Last week, a group of SMPS-ers toured the Dwight D. Eisenhower Memorial construction site located south of the National Mall on Independence Avenue SW. The four-acre site is being transformed into the first national presidential memorial of the 21st century and will recognize Eisenhower’s contributions to our nation as the 34th President and the Supreme Commander of the Allied Forces in Europe during World War II. Sami Wallace, Assistant Superintendent from Clark Construction, led the tour.

This project began in October of 1999 with Congress creating the Dwight D. Eisenhower Memorial Commission, the first of several Congressional actions taken about this project. In 2007, the design competition was administered through the GSA’s Design Excellence Program who solicited and received design entries from fewer than 50 firms.

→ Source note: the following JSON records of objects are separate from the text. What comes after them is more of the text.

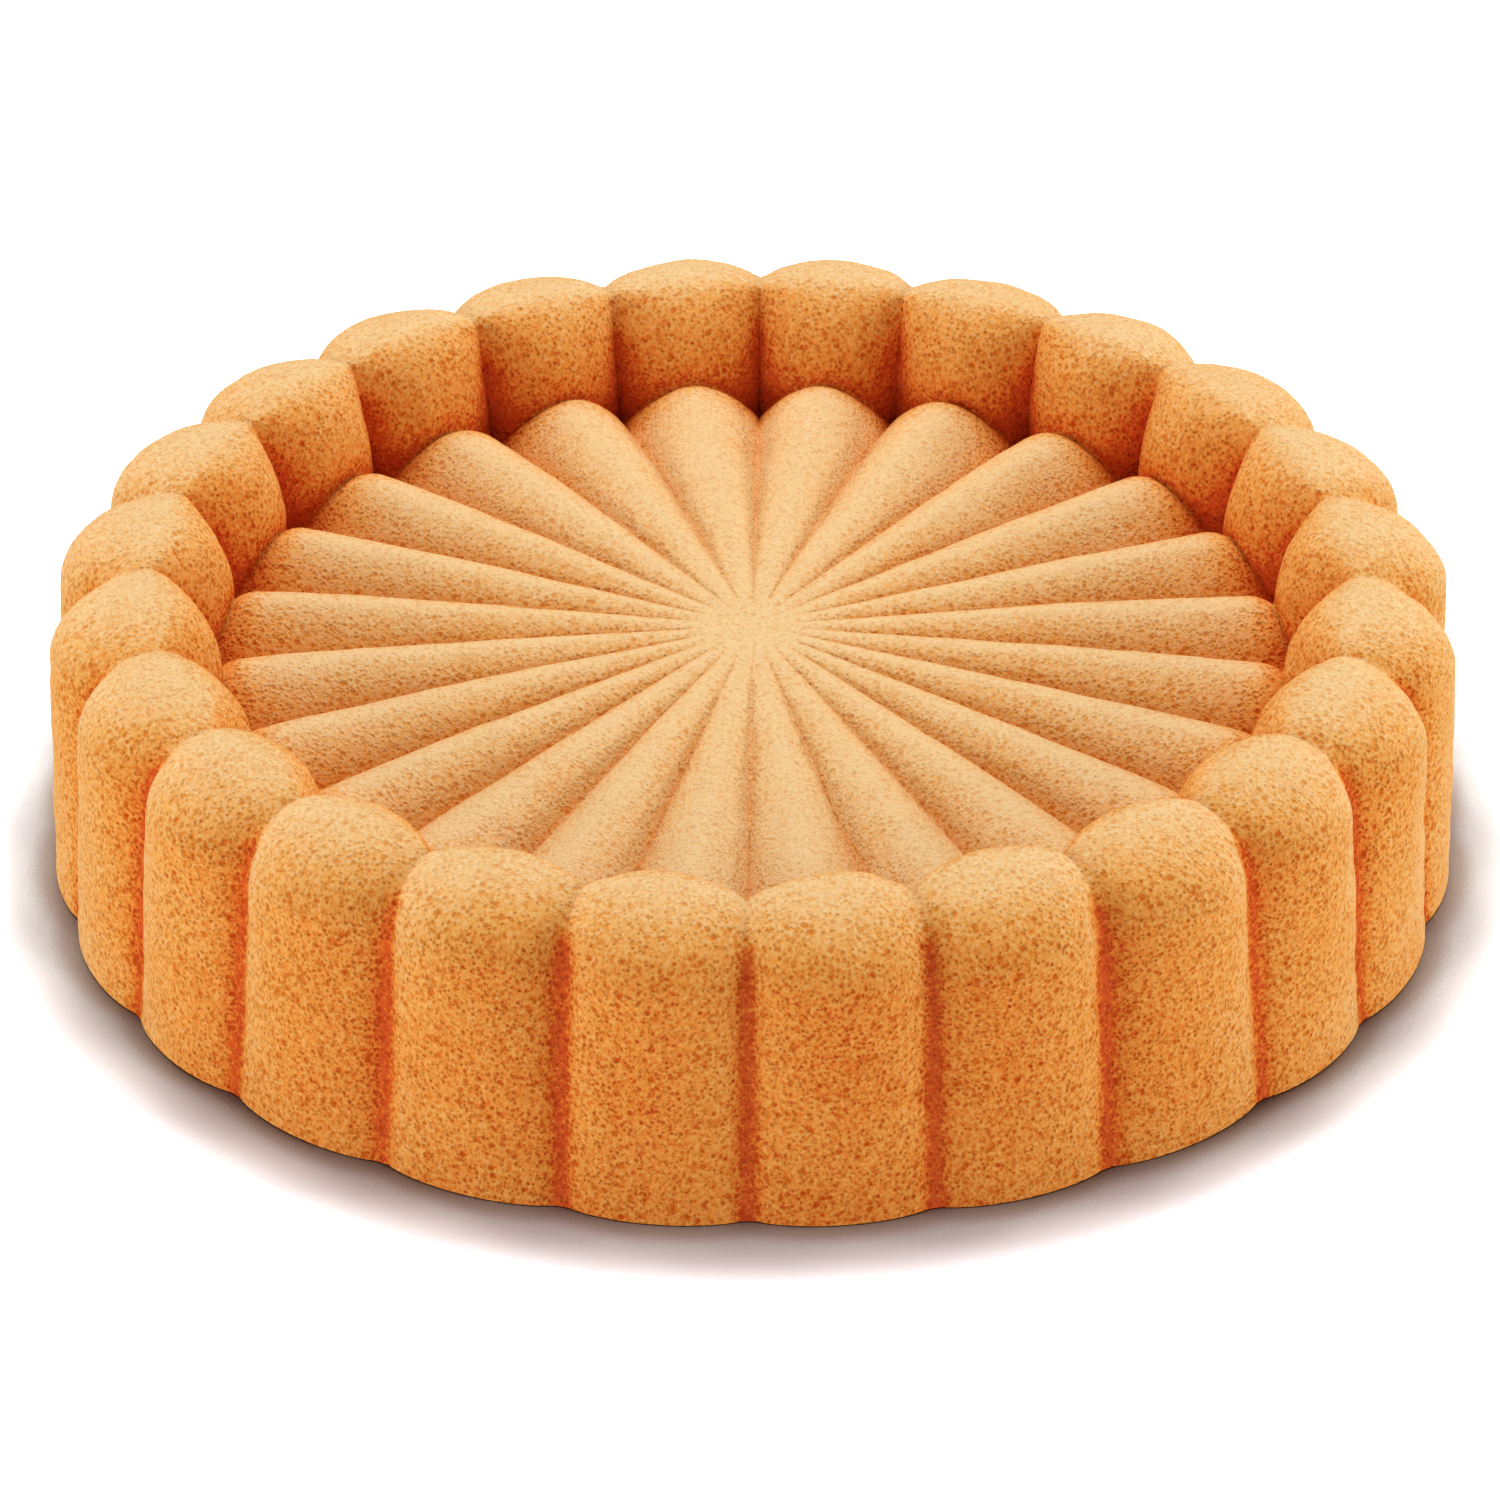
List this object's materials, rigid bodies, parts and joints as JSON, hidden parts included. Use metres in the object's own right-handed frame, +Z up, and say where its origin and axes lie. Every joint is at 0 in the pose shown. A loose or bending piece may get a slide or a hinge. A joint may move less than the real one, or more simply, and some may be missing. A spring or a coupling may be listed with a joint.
{
  "type": "fluted sponge cake",
  "caption": "Round sponge cake from a fluted mould, with an upright lobed rim around a sunken dish of radial petals, to fill or top.",
  "frame": {"origin": "middle of the flat cut underside", "axes": "+Z up through the middle of the dish; +X and +Y point at grooves between two lobes"},
  "size_m": [0.2196, 0.2196, 0.0497],
  "materials": {
    "crumb": "soft golden baked crumb with fine open pores, paler on the floor and browner in the grooves"
  },
  "bodies": {
    "root": {"sponge_cake": "crumb"}
  },
  "joints": []
}
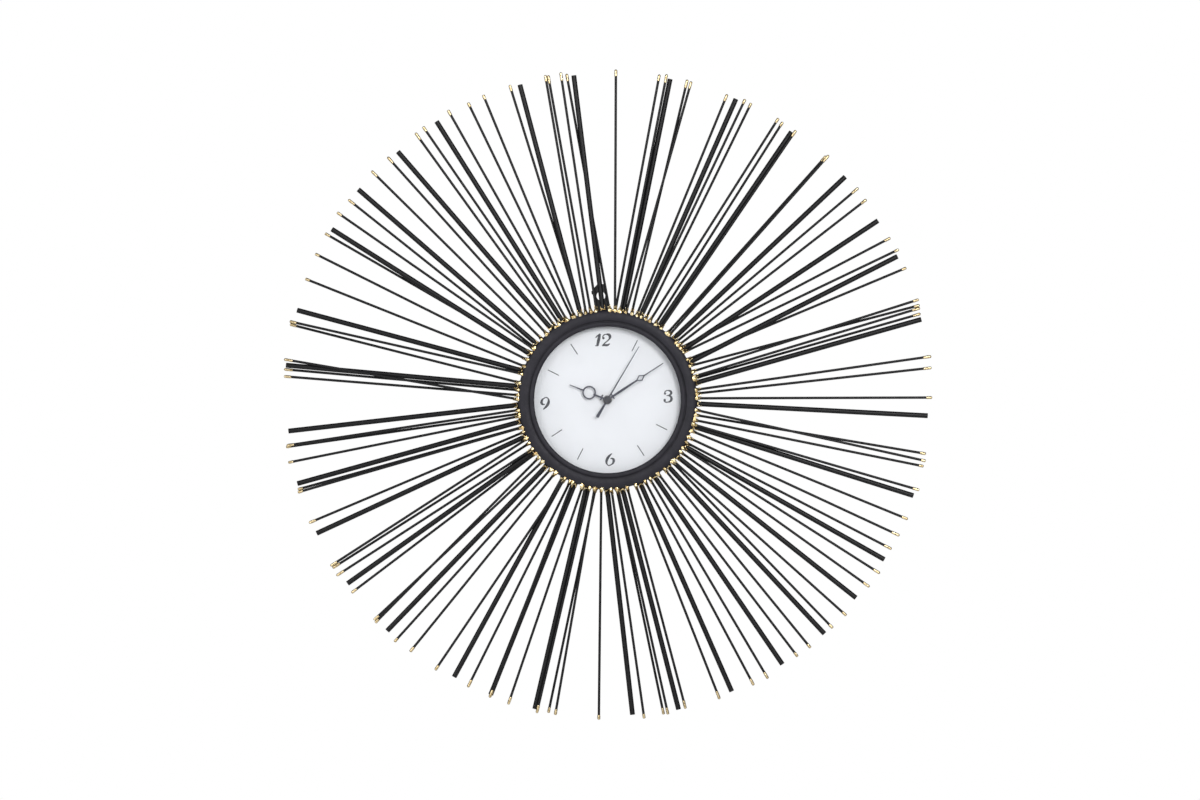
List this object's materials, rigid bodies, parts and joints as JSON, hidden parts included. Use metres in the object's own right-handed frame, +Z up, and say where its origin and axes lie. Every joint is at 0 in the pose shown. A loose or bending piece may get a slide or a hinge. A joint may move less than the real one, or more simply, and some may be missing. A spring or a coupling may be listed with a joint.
{
  "type": "sunburst wall clock",
  "caption": "Round analogue wall clock with a white dial, framed by a sunburst of black metal rays with gold tips, driven by a battery quartz movement.",
  "frame": {"origin": "middle of the nail hole, in the plane of the wall; the hands' axis is 130.7 mm below it and 8.2 mm towards +X", "axes": "+Z up; +Y from the dial into the wall, so the dial faces -Y; +X to the right as seen from the front"},
  "size_m": [0.8119, 0.0416, 0.814],
  "materials": {
    "black_steel": "satin",
    "gold_tip": "satin",
    "braze": "rough",
    "charcoal_bezel": "fine texture",
    "bright_steel": "satin",
    "clear_glass": "gloss",
    "black_plastic": "matte",
    "dial_white": "matte",
    "dial_ink": "printed ink",
    "rubber": "matte",
    "turned_brass": "turned",
    "white_gear": "moulded",
    "magnet": "sintered",
    "motor_iron": "stamped",
    "copper_wire": "enamelled winding",
    "green_board": "solder mask",
    "cell_jacket": "printed jacket",
    "hand_grey": "satin"
  },
  "bodies": {
    "case": {"hoop": "black_steel", "front_wires": "black_steel", "rear_wires": "black_steel", "thick_rods": "black_steel", "front_gold_tips": "gold_tip", "rear_gold_tips": "gold_tip", "front_braze": "braze", "middle_braze": "braze", "rear_braze": "braze", "bezel": "charcoal_bezel", "bezel_screws": "bright_steel", "lens": "clear_glass", "lens_spacer": "black_plastic", "dial": "dial_white", "dial_numerals": "dial_ink", "hour_ticks": "dial_ink", "back_plate": "black_steel", "back_plate_screws": "bright_steel", "wall_pads": "rubber", "hanger_plate": "black_steel", "hanger_rivets": "bright_steel", "movement_case": "black_plastic", "movement_cover": "black_plastic", "threaded_bush": "turned_brass", "bush_nut": "turned_brass", "steel_washer": "bright_steel", "rubber_washer": "rubber", "intermediate_stud": "bright_steel", "stator": "motor_iron", "coil_core": "motor_iron", "coil_bobbin": "white_gear", "coil_winding": "copper_wire", "circuit_board": "green_board", "quartz_crystal": "bright_steel", "chip_cover": "black_plastic", "battery": "cell_jacket", "positive_contact": "bright_steel", "negative_contact": "bright_steel"},
    "minute_train": {"minute_hand": "hand_grey", "centre_wheel": "white_gear"},
    "hour_train": {"hour_hand": "hand_grey", "hour_wheel": "white_gear"},
    "seconds_train": {"second_hand": "hand_grey", "hub_cap": "hand_grey", "seconds_wheel": "white_gear", "seconds_arbor": "bright_steel"},
    "third_train": {"third_wheel": "white_gear", "third_arbor": "bright_steel"},
    "intermediate_train": {"intermediate_wheel": "white_gear"},
    "rotor": {"rotor_pinion": "white_gear", "rotor_magnet": "magnet"},
    "setting_train": {"minute_work_wheel": "white_gear", "setting_arbor": "bright_steel", "setting_knob": "white_gear"}
  },
  "joints": [
    {"name": "minute_spin", "type": "hinge", "parent": "case", "child": "minute_train", "pos_m": [0.0082, 0, -0.1307], "axis": [0, 1, 0], "continuous": true},
    {"name": "hour_spin", "type": "hinge", "parent": "case", "child": "hour_train", "pos_m": [0.0082, 0, -0.1307], "axis": [0, 1, 0], "continuous": true},
    {"name": "second_spin", "type": "hinge", "parent": "case", "child": "seconds_train", "pos_m": [0.0082, 0, -0.1307], "axis": [0, 1, 0], "continuous": true},
    {"name": "third_spin", "type": "hinge", "parent": "case", "child": "third_train", "pos_m": [-0.00257, 0, -0.12568], "axis": [0, 1, 0], "continuous": true},
    {"name": "intermediate_spin", "type": "hinge", "parent": "case", "child": "intermediate_train", "pos_m": [0.01068, 0, -0.12143], "axis": [0, 1, 0], "continuous": true},
    {"name": "rotor_spin", "type": "hinge", "parent": "case", "child": "rotor", "pos_m": [0.01712, 0, -0.11603], "axis": [0, 1, 0], "continuous": true},
    {"name": "setting_spin", "type": "hinge", "parent": "case", "child": "setting_train", "pos_m": [0.02025, 0, -0.12747], "axis": [0, 1, 0], "continuous": true}
  ],
  "couplings": [
    {"joint": "hour_spin", "follows": "minute_spin", "ratio": 0.083333},
    {"joint": "second_spin", "follows": "minute_spin", "ratio": 60},
    {"joint": "third_spin", "follows": "minute_spin", "ratio": -8},
    {"joint": "intermediate_spin", "follows": "minute_spin", "ratio": -300},
    {"joint": "rotor_spin", "follows": "minute_spin", "ratio": 1800},
    {"joint": "setting_spin", "follows": "minute_spin", "ratio": -0.33333}
  ]
}
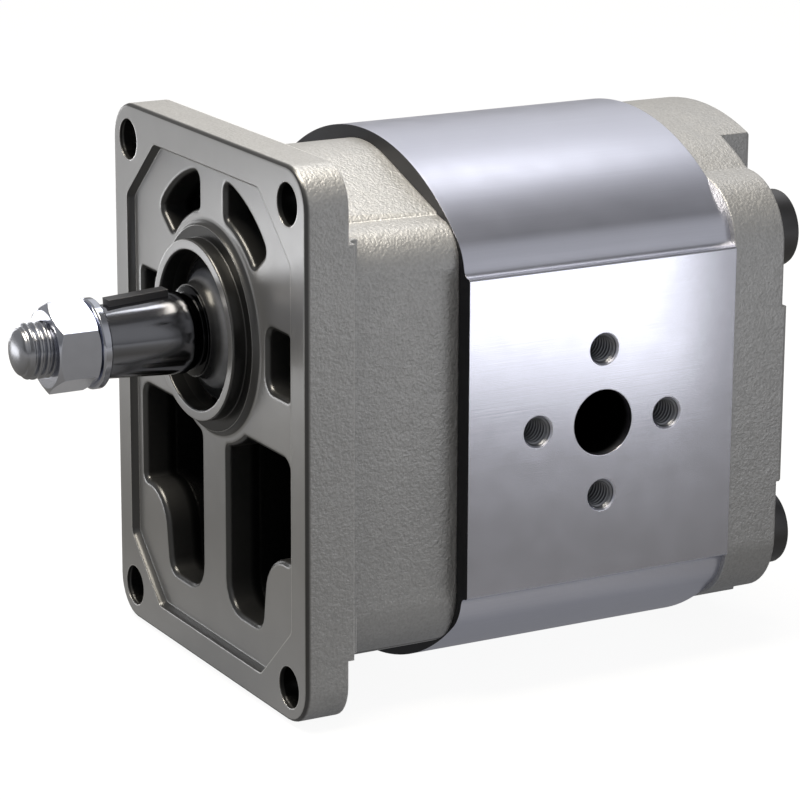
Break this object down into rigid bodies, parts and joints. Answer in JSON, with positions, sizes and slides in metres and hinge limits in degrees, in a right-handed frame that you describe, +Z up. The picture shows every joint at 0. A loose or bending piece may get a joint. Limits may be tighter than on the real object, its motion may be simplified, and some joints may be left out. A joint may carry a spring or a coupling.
{
  "type": "hydraulic gear pump",
  "caption": "External gear pump with a rectangular four-bolt flange, a tapered keyed shaft end with nut, and side ports.",
  "frame": {"origin": "centre of the pilot on the mounting face", "axes": "+Y along the drive shaft into the pump, -Y towards the shaft end, +Z up, outlet port on the +X side"},
  "size_m": [0.0872, 0.1602, 0.1113],
  "materials": {
    "cast_aluminium": "fine sand-cast grain, satin",
    "extruded_aluminium": "bright, drawn along the body",
    "ground_steel": "ground, oiled",
    "zinc_steel": "zinc plated",
    "black_steel": "black oxide",
    "block_alloy": "machined",
    "bronze": "machined",
    "rubber": "smooth moulded",
    "pale_plastic": "smooth"
  },
  "bodies": {
    "housing": {"mounting_flange": "cast_aluminium", "gear_housing": "extruded_aluminium", "rear_cover": "cast_aluminium", "body_bolts": "black_steel", "front_bearing_block": "block_alloy", "rear_bearing_block": "block_alloy", "front_drive_bush": "bronze", "front_driven_bush": "bronze", "rear_drive_bush": "bronze", "rear_driven_bush": "bronze", "front_pressure_seal": "rubber", "rear_pressure_seal": "rubber", "front_backup_ring": "pale_plastic", "rear_backup_ring": "pale_plastic", "front_body_seal": "rubber", "rear_body_seal": "rubber", "shaft_seal": "rubber", "seal_spring": "zinc_steel", "seal_retaining_ring": "black_steel", "front_dowel_pins": "ground_steel", "rear_dowel_pins": "ground_steel"},
    "drive_shaft": {"drive_gear_shaft": "ground_steel", "shaft_key": "black_steel", "shaft_washer": "zinc_steel", "shaft_nut": "zinc_steel", "shaft_dust_ring": "rubber"},
    "driven_shaft": {"driven_gear_shaft": "ground_steel"}
  },
  "joints": [
    {"name": "drive_spin", "type": "hinge", "parent": "housing", "child": "drive_shaft", "pos_m": [0, 0.066, 0], "axis": [0, 1, 0], "continuous": true},
    {"name": "driven_spin", "type": "hinge", "parent": "housing", "child": "driven_shaft", "pos_m": [0, 0.066, -0.0345], "axis": [0, 1, 0], "continuous": true}
  ],
  "couplings": [
    {"joint": "driven_spin", "follows": "drive_spin", "ratio": -1}
  ]
}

The design for the memorial will be framed by giant welded steel tapestries supported by columns 80-feet-tall by 10-feet-wide. The largest tapestry will extend nearly the entire city-block length of the Department of Education Building. This 450-foot-long transparent, woven metal tapestry will be supported by a cable net system and depicts an aerial view of the peacetime cliffs of Normandy Beach.

The construction site has several mock-ups of the various elements that make up the memorial to ensure that everything is to the architect’s liking. The mock-ups also allow Clark to practice means and methods so when it is time to construct the large features of the memorial they know what works best.

This project has a number of very unique aspects to it, including an extensive stormwater management system that allows for the site to reuse rainwater for irrigation and toilet flushing in the visitor’s center. Materials for the project are being procured, manufactured, polished, or grown all over the world, allowing the project team many opportunities to travel.

Construction on the memorial started in November of 2017 with the dedication of the monument anticipated for May 8, 2020, the 75th anniversary of the surrender of Nazi Germany in World War II.